Ein Problem bei Turmkraftwerken sind die konvektiven Wärme­verluste, die bei hohen Temperaturen und einer starken Konzentration von Sonnenlicht auftreten und die Effizienz verringern. Während die Luft am Receiver Temperaturen über 600 Grad Celsius erreicht, liegt die Temperatur der Umgebungs­luft typischerweise im Bereich um die 30 bis 40 Grad Celsius. Beim Vorbei­strömen am Receiver nimmt die kühlere Luft dessen Wärme auf. Eine Möglichkeit zur Trennung der verschiedenen Luftvolumina sind Quarzglasfenster, die es jedoch nicht in der erforderlichen Größe gibt. Das Fraunhofer ISE testete daher die Idee einer „Luftwand“, die von starken Düsen an der Öffnung des Receivers gebildet wird und zu einer Trennung der Luftvolumina führt.

„Zu dieser Lösung gab es bisher nur Simulationen, aber die Technologie ist bisher noch nie im Kraftwerks­bereich demonstriert worden“, erläutert Moritz Bitterling, wissenschaftlicher Mitarbeiter im Projektteam des Fraunhofer ISE. In einem mit zirka fünfzig Temperatur­sensoren versehenen Testaufbau im Real­maßstab simulierte das Team mit Heizelementen einen 600 Grad Celsius heißen Receiver. Für das Projekt legte der Industrie­partner Luftwand­technik GmbH eigens ein Luft­wandsystem für die Hoch­temperatur­anwendung aus und installierte es im Receiver­teststand des Fraunhofer ISE in Freiburg. Im Versuchs­aufbau wurden die konvektiven Wärme­verluste mit und ohne Luftwand und die für das Erreichen von 600 Grad Celsius nötige Heiz­leistung gemessen.

Geeignete Betriebsparameter, wie der Winkel der Luftwand-Düsen und die Austritts­geschwindigkeit der Luft, wurden in Kooperation mit der Luftwand­technik GmbH ermittelt. Dadurch konnten die konvektiven Wärme­verluste des Receivers um dreißig Prozent reduziert werden. Die Technologie lässt sich auch in anderen Industrien mit Hoch­temperatur­prozessen einsetzen. Dort kann die Abschottung großer Temperatur­unterschiede, etwa an Hochöfen, Verluste reduzieren. In Nachfolge­projekten wollen die Projektpartner dies erproben.

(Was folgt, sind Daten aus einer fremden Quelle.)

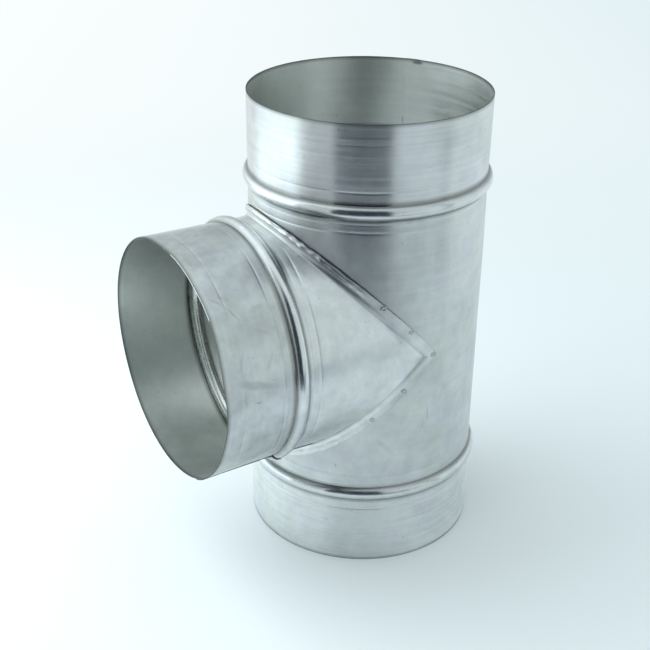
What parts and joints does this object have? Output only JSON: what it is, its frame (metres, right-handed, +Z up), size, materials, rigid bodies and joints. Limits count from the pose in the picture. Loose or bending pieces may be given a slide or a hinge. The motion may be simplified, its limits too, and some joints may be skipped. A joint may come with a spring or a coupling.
{
  "type": "pipe tee",
  "caption": "Equal 90 degree round duct tee in galvanised sheet: rolled run barrel and mitred branch barrel with a lapped flange, beads and plain collars.",
  "frame": {"origin": "middle of the base of the bounding box, in the plane of the lower rim that the tee stands on; the axis of the run is 25.95 mm along +X from it", "axes": "+Z up along the run; the branch points along -X, with its axis 123.2 mm above the lower rim; +Y across both"},
  "size_m": [0.1818, 0.1298, 0.2464],
  "materials": {
    "run_sheet": "bright galvanised sheet with fine rolling scratches",
    "branch_sheet": "bright galvanised sheet with fine rolling scratches"
  },
  "bodies": {
    "root": {"run_barrel": "run_sheet", "branch_barrel": "branch_sheet"}
  },
  "joints": []
}
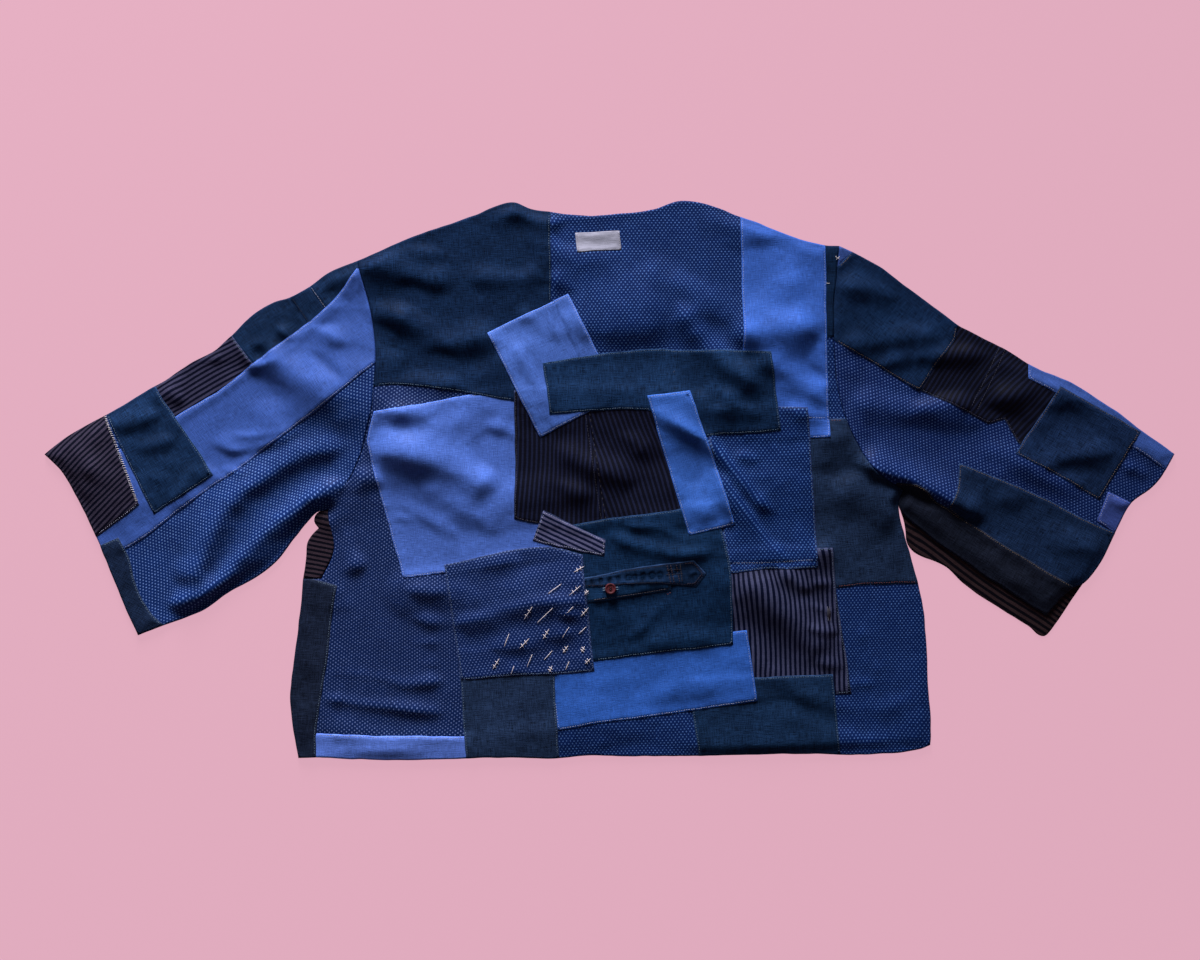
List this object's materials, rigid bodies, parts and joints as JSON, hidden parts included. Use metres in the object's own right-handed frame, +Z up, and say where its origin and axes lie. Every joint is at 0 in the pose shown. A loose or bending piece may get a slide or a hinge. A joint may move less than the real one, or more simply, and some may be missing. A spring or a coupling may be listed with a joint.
{
  "type": "patched boro jacket",
  "caption": "Wide-sleeved collarless jacket laid flat with its back up, its indigo cloth covered in overlapping sewn patches with one darned scrap and a worn buttoned placket.",
  "frame": {"origin": "middle of the laid-out jacket's extent, on the surface that it lies on", "axes": "+X to the wearer's right across the sleeves, +Y from hem to neck, +Z up, out of the jacket's back"},
  "size_m": [1.1316, 0.5606, 0.0125],
  "materials": {
    "dotted_indigo": "matt woven indigo cotton with small off-white dots",
    "blue_chambray": "matt faded blue chambray",
    "teal_denim": "matt dark teal denim, worn",
    "grey_stripe": "matt navy cotton with grey stripes",
    "dark_stripe": "matt near-black cotton with dark blue stripes",
    "label_cotton": "matt cream cotton tape, no lettering",
    "button_resin": "satin maroon resin"
  },
  "bodies": {
    "root": {"back_left": "dotted_indigo", "back_right": "dotted_indigo", "front_left": "dotted_indigo", "front_right": "dotted_indigo", "sleeve_left": "dotted_indigo", "sleeve_left_under": "dotted_indigo", "sleeve_right": "dotted_indigo", "sleeve_right_under": "grey_stripe", "side_piece_stripe": "grey_stripe", "yoke_teal": "teal_denim", "strip_teal_shoulder": "teal_denim", "strip_blue_shoulder": "blue_chambray", "patch_teal_side": "teal_denim", "patch_blue_left": "blue_chambray", "patch_dark_stripe": "dark_stripe", "patch_grey_stripe": "grey_stripe", "patch_dot_right": "dotted_indigo", "patch_teal_hem_right": "teal_denim", "strip_blue_low": "blue_chambray", "strip_blue_hem": "blue_chambray", "patch_teal_hem_centre": "teal_denim", "strip_teal_side": "teal_denim", "patch_teal_placket": "teal_denim", "placket_underlap": "teal_denim", "placket_strap": "teal_denim", "patch_dot_darned": "dotted_indigo", "patch_blue_tilted": "blue_chambray", "band_teal": "teal_denim", "strip_blue_tilted": "blue_chambray", "scrap_grey_stripe": "grey_stripe", "neck_label": "label_cotton", "button": "button_resin", "sleeve_left_teal_top": "teal_denim", "sleeve_left_stripe": "grey_stripe", "sleeve_left_blue": "blue_chambray", "sleeve_left_teal_square": "teal_denim", "cuff_left_stripe": "grey_stripe", "cuff_left_teal": "teal_denim", "shoulder_scrap_blue": "blue_chambray", "sleeve_right_dark_stripe": "dark_stripe", "sleeve_right_teal_cap": "teal_denim", "sleeve_right_blue_edge": "blue_chambray", "sleeve_right_teal_square": "teal_denim", "cuff_right_blue": "blue_chambray", "sleeve_right_teal_upper": "teal_denim", "sleeve_right_teal_lower": "teal_denim"}
  },
  "joints": []
}
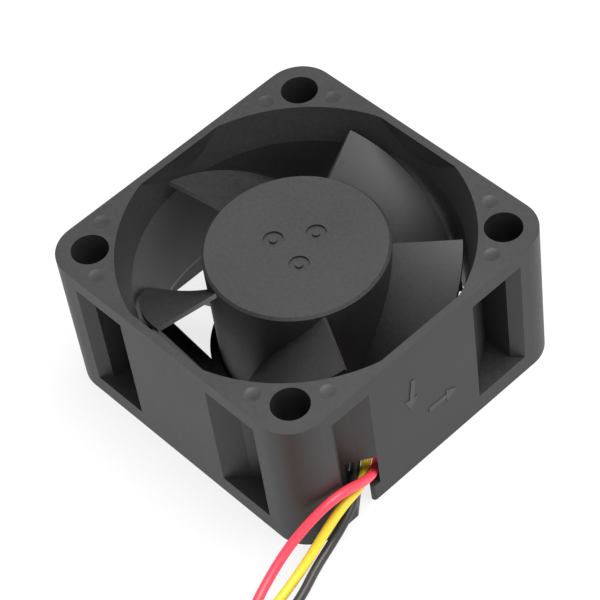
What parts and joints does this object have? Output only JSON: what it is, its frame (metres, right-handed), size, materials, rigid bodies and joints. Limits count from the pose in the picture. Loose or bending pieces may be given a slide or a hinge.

In der solarthermischen Stromerzeugung geht der Trend zu kleineren Turmkraftwerken. Das Fraunhofer ISE begleitete daher im Rahmen von HelioGLOW die Firma sbp sonne GmbH bei der Weiter­entwicklung ihres Stellio-Heliostaten. Ziel war die weitere Kosten­reduktion durch ein optimiertes Design des Pylons und die Anpassung des Designs an die Anforderungen kleiner Turmkraftwerke. Das Fraunhofer ISE führte Vermessungen am Heliostaten mittels 3D-Laserscanning durch und erprobte das Verfahren für eine schnelle Vermessung von Heliostaten im Feld. Mittels deflektrometrischer Vermessungen von Spiegel­oberflächen im Labor analysierte das Team Verformungs­effekte unter spezifischen Belastungs­szenarien.

Aus allen genannten Komponenten haben die Forscher am Fraunhofer ISE ein Gesamtkonzept erarbeitet, das den Receiver aus Festkörper-Wärmeträger und Luftwand sowie den optimierten Stellio-Heliostaten in ein solarthermisches Kraftwerk integriert. Dafür haben sie untersucht, welcher Kraftwerks­prozess sich am besten für eine Kopplung eignet und wie die Wärme von den Festkörpern an den Kraftwerksprozess übertragen werden kann. Das Gesamt­system wurde im thermo-hydraulischen Simulationstool ColSim CSP modelliert, untersucht und anschließend techno-ökonomisch bewertet. So ließen sich die bestehenden technisch-ökonomischen Modelle erweitert und die optimale Auslegung und Betriebsführung eines Kraftwerks mit den neuen Komponenten ermitteln.